Canadian license plates that once filled the mall's parking lot are now harder to find, Helms said.

"During the week, I'm out here selling chocolate to ghosts and tumbleweeds," Helms said.

Mason Seger works at both My Favorite Sports Store and Samsonite at Fashion Outlets. He said Canadian traffic has dropped dramatically, but has started to creep back up a bit, especially as the holidays approach.

He said the sprawling Outlet Collection of Niagara, built in Niagara-on-the-Lake, Ont., in 2014, is also having an impact. The $162 million mall, just off Queen Elizabeth Way, has roughly 100 retailers.

The Canadian mall offered Black Friday deals this weekend in an attempt to retain cross-border shoppers. Tommy Hilfiger was offering 50 percent off everything in the store. Lucky Brand Jeans was offering 70 percent off. Brooks Brothers had up to 80 percent off.

"It used to be fun for them to drive over and see what we have to offer," Seger said. "Now they're going to explore what they have before they come across."

Arthur Yuro, of Toronto, fills his trunk with bags of gifts from the Fashion Outlets of Niagara Falls on Friday. (Robert Kirkham/Buffalo News)

Arthur Yuro, of Toronto, fills his trunk with bags of gifts from the Fashion Outlets of Niagara Falls on Friday. (Robert Kirkham/Buffalo News)

Hotels and restaurants have also been affected by the slowed Canadian traffic. Before the dollar dropped in value, it was common for Canadians to rent local hotel rooms, eat in restaurants and shop before heading back across the border.

That would kick into overdrive on Black Friday, when Canadians would pile into their cars and head to Buffalo Niagara in droves. Hotels near area malls would charge premium rates and fill to 100 percent occupancy. But that hasn't been the case  since the Canadian dollar fell in value.

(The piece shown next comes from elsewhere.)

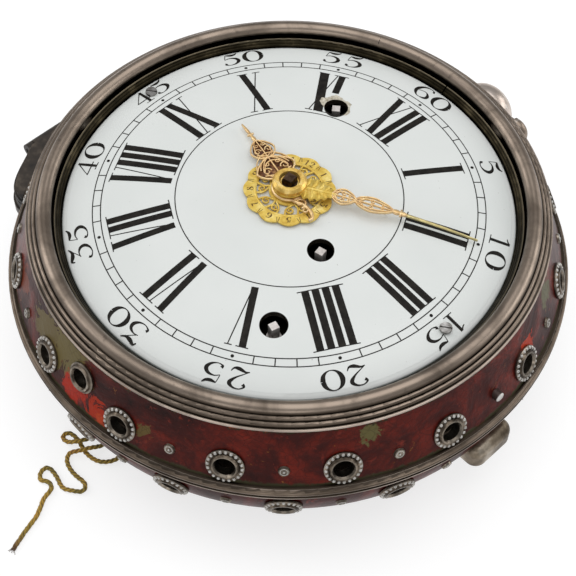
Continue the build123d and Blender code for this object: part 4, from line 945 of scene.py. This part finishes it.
HOUR_ANGLE = 164.8
MINUTE_ANGLE = 30.0
BOSS_R = 4.2
HOUR_Z = TRACK_Z + 5.2
MINUTE_Z = TRACK_Z + 6.3
hour_height = bent((BOSS_R, HOUR_Z), (15, HOUR_Z - 0.35), (24.8, HOUR_Z - 1.5))
minute_height = bent((BOSS_R, MINUTE_Z), (26, MINUTE_Z - 1.5), (46.8, TRACK_Z + 1.0))


def ring_stroke(relief, radius, half, z, low, top, crown=0.1, count=48):
    """Full ring round the middle of the dial."""
    relief.stroke(circle(radius, half, count), lambda u, v: (u, v, z), low, top, crown)


def lobe_ground(relief, place, start, end, width, share):
    """Dark plate inside a lobe, a share of its width: painted shade and painted reflection in the
    openwork.
    """
    length = end - start
    side = [(0.03, 0.1), (0.14, 0.33), (0.45, 0.5), (0.8, 0.3), (0.98, 0.08)]
    left = flow([(start + at * length, width * out * share) for at, out in side], 5)
    right = [(u, -v) for u, v in reversed(left)]
    relief.plate(left + right, place, 0.08, 0.2)


# Hour hand: rose gilt openwork over a dark plate of painted shade and painted reflection, with a
# scrolled tail
hour = Relief()
place = along(HOUR_ANGLE, hour_height)
ring_stroke(hour, 3.85, 0.6, HOUR_Z, 0, 0.5)
filigree_lobe(hour, place, 3.6, 11.0, 10.0, 0.2)
filigree_lobe(hour, place, 10.6, 17.6, 6.2, 0.18)
for radius in (5.6, 7.0, 8.4):
    arc = [polar(radius, a) for a in range(-62, 63, 12)]
    hour.stroke(flow([(4.0 + u, v * 0.62, 0.15) for u, v in arc], 3), place, 0, 0.5, 0.1)
point = [(17.3, 0.35), (18.6, 0.5), (19.6, 0.28), (20.2, 0.6), (20.8, 0.3), (22, 0.38), (24.75, 0.14)]
hour.stroke(flow([(u, 0, w) for u, w in point], 5), place, 0, 0.5, 0.15)
hour.stroke([(20.2, -0.85, 0.22), (20.2, 0.85, 0.22)], place, 0, 0.5, 0.15)
tail = [(-3.6, 1.5), (-4.9, 0.9), (-6.6, -0.3), (-9.3, -0.7), (-11.0, 0.0), (-11.2, 1.0)]
hour.stroke(flow([(u, v, 0.38) for u, v in tail], 6), place, 0, 0.5, 0.15)
scroll(hour, place, -5.6, 0.1, 1.35, 200, 1, 0.26)
scroll(hour, place, -8.1, 0.3, 1.0, 20, -1, 0.22)
# Painted shade and painted reflection: mottled dark plates filling the open lobes
hour.tone = 1
lobe_ground(hour, place, 3.6, 11.0, 10.0, 0.92)
lobe_ground(hour, place, 10.6, 17.6, 6.2, 0.8)
hour_piece = make("hour_hand_openwork", hour, [ROSE_GILT, LOBE_SHADE], "hour_hand", True)
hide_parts("hour_hand")

# Minute hand: a bright cut leaf, rose gilt openwork and a duller needle
minute = Relief()
place = along(MINUTE_ANGLE, minute_height)
ring_stroke(minute, 3.15, 1.1, MINUTE_Z, 0, 0.5)
LEAF_EDGE = [
    (3.4, 2.3), (4.3, 3.5), (5.2, 2.9), (6.0, 3.6), (6.9, 2.7), (7.7, 3.1), (8.5, 2.1), (9.2, 2.4),
    (9.9, 1.3), (10.6, 1.3), (11.6, 0.35),
]
leaf_side = flow([(u, v, 0) for u, v in LEAF_EDGE], 4)
leaf_outline = [(u, v) for u, v, w in leaf_side] + [(u, -v) for u, v, w in reversed(leaf_side)]
minute.plate(leaf_outline, place, 0, 0.35)
minute.stroke(flow([(3.4, 0, 0.5), (7.0, 0, 0.4), (11.6, 0, 0.2)], 5), place, 0.2, 0.45, 0.25)
for way in (1, -1):
    for u, reach in ((4.3, 3.1), (6.0, 3.2), (7.7, 2.7), (9.2, 2.0)):
        vein = [(u - 0.5, way * 0.3, 0.3), (u, way * reach * 0.55, 0.42), (u + 0.15, way * reach, 0.2)]
        minute.stroke(flow(vein, 4), place, 0.2, 0.38, 0.22)
minute.tone = 1
filigree_lobe(minute, place, 10.6, 16.6, 4.6, 0.17)
filigree_lobe(minute, place, 16.2, 25.9, 4.2, 0.17)
knot = [(25.6, 0.45), (26.6, 0.7), (27.5, 0.35), (28.2, 0.6), (29, 0.4)]
minute.stroke(flow([(u, 0, w) for u, w in knot], 5), place, 0, 0.5, 0.15)
minute.stroke([(27.6, -1.0, 0.25), (27.6, 1.0, 0.25)], place, 0, 0.5, 0.15)
minute.tone = 2
minute.stroke([(28.5, 0, 0.42), (34, 0, 0.36), (40, 0, 0.3), (46.7, 0, 0.2)], place, 0, 0.45, 0.15)
finishes = [LEMON_GILT, ROSE_GILT, OLIVE_GILT]
minute_piece = make("minute_hand_openwork", minute, finishes, "minute_hand", True)
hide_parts("minute_hand")

# Alarm disc: a scalloped band with engraved hours, open between its scrolled arms
DISC_Z = TRACK_Z + 4.3
band = Flat()
n = 144
for k in range(n):
    angle = 360 * k / n
    outer = 10.45 + 0.8 * abs(math.cos(math.radians((angle - 15) * 6)))
    for radius, z in ((8.0, 0.0), (8.0, 0.4), (outer, 0.4), (outer, 0.0)):
        band.verts.append((*polar(radius, angle), DISC_Z + z))
    for j in range(4):
        a, b, i = 4 * k, 4 * ((k + 1) % n), (j + 1) % 4
        band.faces.append((a + j, a + i, b + i, b + j))
disc = Relief()
ring_stroke(disc, 8.3, 0.25, DISC_Z, 0.1, 0.45, 0.12, 72)
ring_stroke(disc, 4.2, 0.85, DISC_Z, 0, 0.4, 0.05)
for k in range(6):
    turn = 60 * k + 30
    arm = along(turn, lambda u: DISC_Z)
    disc.stroke(flow([(4.6, 0, 0.3), (6.2, 0.5, 0.22), (8.2, 0, 0.3)], 5), arm, 0, 0.38, 0.12)
    for way in (1, -1):
        scroll(disc, arm, 6.4, way * 1.45, 0.95, way * 90, -way, 0.22, 0, 0.36)
        branch = [(4.9, way * 0.6, 0.2), (6.0, way * 2.5, 0.2), (8.1, way * 3.2, 0.22)]
        disc.stroke(flow(branch, 5), arm, 0, 0.36, 0.1)
band.faces += [tuple(i + len(band.verts) for i in f) for f in disc.faces]
band.verts += disc.verts
disc_piece = make("alarm_disc_openwork", band, LEMON_GILT, "alarm_disc")
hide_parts("alarm_disc")
figures = Flat()
for hour_number in range(1, 13):
    c, s = polar(1, 105 - 30 * hour_number)

    def on_disc(u, v, c=c, s=s):
        return (c * v + s * u, s * v - c * u, DISC_Z + 0.425)

    write(figures, str(hour_number), on_disc, 8.75, 1.6, 2.3, 2.9)
    for side in (-1, 1):
        figures.line((2.55 + 0.35 * side, 8.75), (2.75 + 0.12 * side, 10.2), 0.07, on_disc, 3)
make("alarm_figures", figures, ENGRAVED, "alarm_disc")

# Seam in the bezel, a fine dark line over its beads
BEZEL_CREST = [
    (57.8, 47.1), (58.1, 47.9), (58.7, 48.45), (59.5, 48.7), (60.4, 48.5), (61.1, 48.05), (61.6, 47.35),
    (62.1, 47.15), (62.65, 46.4), (63.25, 46.3), (63.7, 45.55),
]
SEAM_ANGLE = 111.9
seam = Flat()
out_x, out_y = polar(1, SEAM_ANGLE)
for radius, z in BEZEL_CREST:
    r = radius + 0.01
    for side in (-0.07, 0.07):
        seam.verts.append((out_x * r - out_y * side, out_y * r + out_x * side, z + 0.03))
seam.faces = [(2 * k, 2 * k + 2, 2 * k + 3, 2 * k + 1) for k in range(len(BEZEL_CREST) - 1)]
make("bezel_seam", seam, INK_AND_SHADE, "front_case")

# Cord: a soft line out of the flange under the bowl, three strands twisted round it
CORD_R = 0.5
LOW, HUMP = 0.5, 1.7
CORD_ROUTE = [
    (0.0, -56.96, 5.03), (0.0, -59.16, LOW), (4.2, -62.0, LOW), (1.8, -66.7, LOW), (-3.0, -67.8, LOW),
    (-7.6, -66.4, LOW), (-11.0, -66.7, LOW), (-11.2, -69.0, LOW), (-8.9, -69.1, LOW),
    (-6.9, -67.6, HUMP), (-5.6, -65.4, HUMP), (-5.3, -62.8, LOW), (-4.5, -60.3, LOW),
    (-2.1, -60.6, LOW), (-1.9, -63.3, LOW), (-3.1, -66.2, HUMP), (-4.4, -68.9, HUMP),
    (-6.3, -70.6, LOW), (-4.6, -72.8, LOW), (-0.6, -73.6, LOW), (3.6, -72.9, LOW), (5.0, -75.0, LOW),
    (2.6, -76.8, LOW), (0.4, -78.2, LOW), (-3.2, -76.9, LOW), (-6.8, -76.7, LOW), (-7.0, -79.0, LOW),
    (-5.2, -80.8, LOW), (-3.2, -79.2, LOW), (-1.0, -79.9, LOW), (-0.7, -83.0, LOW), (2.2, -87.0, LOW),
    (3.4, -92.0, LOW), CORD_TIP,
]
cord_curve = bpy.data.curves.new("pull_cord_line", "CURVE")
cord_curve.dimensions = "3D"
spline = cord_curve.splines.new("NURBS")
spline.points.add(len(CORD_ROUTE) - 1)
for point, (x, y, z) in zip(spline.points, CORD_ROUTE):
    point.co = (x * 0.001, y * 0.001, z * 0.001, 1.0)
spline.order_u = 3
spline.use_endpoint_u = True
spline.resolution_u = 12
cord_line = show("pull_cord_line", cord_curve)
bpy.context.view_layer.update()
drawn = bpy.data.meshes.new_from_object(cord_line.evaluated_get(bpy.context.evaluated_depsgraph_get()))
cord_points = [Vector(v.co) * 1000 for v in drawn.vertices]
cord_length = sum((b - a).length for a, b in zip(cord_points, cord_points[1:]))
cord_curve.bevel_depth = CORD_R * 0.001
cord_curve.bevel_resolution = 3
cord_curve.use_fill_caps = True
cord_curve.materials.append(SHADED_SILK_CORE)
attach(cord_line, "back_case")
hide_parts("pull_cord")


def twisted(points, turn, offset, pitch):
    """Points of one strand wound round a line."""
    path = []
    gone = 0.0
    for i, point in enumerate(points):
        before, after = points[max(i - 1, 0)], points[min(i + 1, len(points) - 1)]
        gone += (point - before).length
        ahead = (after - before).normalized()
        side, other = across(ahead)
        path.append(point + offset * swing(side, other, turn + 2 * math.pi * gone / pitch))
    return path


def evenly(points, step):
    """The same line, in equal steps."""
    out = [points[0]]
    left = step
    for a, b in zip(points, points[1:]):
        size = (b - a).length
        at = 0.0
        while size - at >= left:
            at += left
            out.append(a.lerp(b, at / size))
            left = step
        left -= size - at
    return out


twist = Flat()
STRAND_PITCH = 3.8
core = evenly(cord_points, 0.3)
for k in range(3):
    turn = 2 * math.pi * k / 3
    tube(twist, twisted(core, turn, 0.4, STRAND_PITCH), 0.23)
    tube(twist, twisted(core[-80:], turn + 1, 0.42, 2.6 * STRAND_PITCH), 0.2)
end = cord_points[-1]
ahead = (end - cord_points[-4]).normalized()
side = across(ahead)[0]
for k in range(7):
    spread = (k - 3) * 0.16
    root = end - 0.3 * ahead + 0.35 * spread * side
    reach = 0.6 + 0.25 * math.cos(2.3 * k)
    tip = end + reach * ahead + spread * 2.2 * side + Vector((0, 0, -0.3))
    tube(twist, [root, root.lerp(tip, 0.5) + Vector((0, 0, 0.12)), tip], 0.07, 5)
strands = make("cord_strands", twist, SILK, "back_case", smooth=True)
tuple(c * 0.001 for c in CORD_ROUTE[0])

# Floor: white to the camera, grey to what it lights, so that the case keeps its dark underside
stage_mesh = bpy.data.meshes.new("floor")
FLOOR_HALF, FLOOR_Z = 3, -0.0002
corners = [(x * FLOOR_HALF, y * FLOOR_HALF, FLOOR_Z) for x, y in ((-1, -1), (1, -1), (1, 1), (-1, 1))]
stage_mesh.from_pydata(corners, [], [(0, 1, 2, 3)])
floor_look = Nodes("floor")
floor_look.set(Base_Color=(0.4, 0.4, 0.4), Roughness=0.9)
rays = floor_look.new("ShaderNodeLightPath").outputs
seen = floor_look.math("MAXIMUM", rays["Is Camera Ray"], rays["Is Glossy Ray"])
seen = floor_look.math("MAXIMUM", seen, rays["Is Transmission Ray"])
glow = floor_look.new("ShaderNodeEmission", Strength=0.7)
paper = floor_look.new("ShaderNodeBsdfDiffuse", Color=(0.4, 0.4, 0.4, 1))
both = floor_look.new("ShaderNodeAddShader", glow.outputs[0], paper.outputs[0])
either = floor_look.new("ShaderNodeMixShader", seen, floor_look.shader.outputs[0], both.outputs[0])
floor_look.link(either.outputs[0], floor_look.tree.nodes["Material Output"].inputs["Surface"])
stage_mesh.materials.append(floor_look.material)
show("floor", stage_mesh)

world = bpy.data.worlds.new("studio")
bpy.context.scene.world = world
world.use_nodes = True
sky = world.node_tree.nodes["Background"].inputs
sky["Color"].default_value = (0.98, 0.99, 1.0, 1)
sky["Strength"].default_value = 0.42


def softbox(name, place, target, size, power):
    light = bpy.data.lights.new(name, "AREA")
    light.shape = "RECTANGLE"
    light.size, light.size_y = size
    light.energy = power
    obj = show(name, light)
    obj.location = place
    obj.rotation_euler = (Vector(target) - Vector(place)).to_track_quat("-Z", "Y").to_euler()


softbox("top_box", (0.0, 0.1, 0.9), (0, 0, 0), (0.9, 0.9), 3.6)
softbox("back_box", (0.45, 0.8, 0.42), (0, 0, 0.02), (0.8, 0.45), 2.4)
softbox("left_box", (-0.7, -0.3, 0.5), (0, 0, 0.02), (0.5, 0.6), 2.0)
softbox("right_box", (0.5, -0.7, 0.45), (0, 0, 0.02), (0.6, 0.4), 1.0)

# Camera: its distance and target in radii of the ring of minute dots, its focal length in pixels
DOT_RING = DOTS_R * 0.001
FOCAL, FRAME, DISTANCE = 1411.09908, 576, 7.01065871
azimuth, elevation, roll = (math.radians(a) for a in (45.22819301, 53.79649327, 0.88253523))
flat_x, flat_y = math.sin(azimuth), -math.cos(azimuth)
back = Vector((flat_x * math.cos(elevation), flat_y * math.cos(elevation), math.sin(elevation)))
right = (-back).cross(Vector((0, 0, 1))).normalized()
up = right.cross(-back)
tilted_right = math.cos(roll) * right + math.sin(roll) * up
tilted_up = math.cos(roll) * up - math.sin(roll) * right
camera = bpy.data.cameras.new("camera")
camera.sensor_width = 36
camera.lens = camera.sensor_width * FOCAL / FRAME
camera.clip_start = 0.01
target = Vector((0.395397976 * DOT_RING, -0.392701080 * DOT_RING, TRACK_Z * 0.001))
turn = Matrix((tilted_right, tilted_up, back)).transposed()
camera_object = show("camera", camera)
camera_object.matrix_world = Matrix.Translation(target + back * DISTANCE * DOT_RING) @ turn.to_4x4()
bpy.context.scene.camera = camera_object
bpy.context.scene.view_settings.view_transform = "Standard"

bpy.context.view_layer.update()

Last year, some hotels reported occupancy rates as low as 50 percent.

Things have not improved, according to Frank Strangio, who owns Quality Inn and Wingate by Wyndham hotels in Niagara Falls.

"It's about as bad as last year if not worse," Strangio said. "It's nothing that anybody's doing. It's just that the dollar is so low."

Strangio has put together special promotions for Canadians, including at-par deals, and has partnered with the malls, as well as the Niagara Tourism & Convention Corp., to advertise directly to Canadians.

"Right away they're at a 30 to 40 percent cost disadvantage and it seems that it doesn't make sense to come here on a superficial level," Strangio said. "But you have to make them understand we have better prices, better selection and they won't get killed on the exchange rate."

The takeaway this Black Friday seems to be that some Canadians are still coming, they're just not buying as much as in previous years.

Debbie Williams of Niagara Falls, Ont., said she used to come to the states to shop as often as once a week, but now it's more like every two months. Still, she said the quality and selection of the merchandise always brings her back.

"You have things we just can't find at home," Williams said. "Look at this," she said, holding up a pink and grey tweed beret she bought for her granddaughter. "Isn't it so cute?"

Once you factor in Canada's higher taxes, Williams said, it takes some of the bite out of the exchange rate. The variety and quality in American stores are worth the extra money, she said. And if you're a savvy shopper, you can still score big.

"There are still deals to be had," Williams said.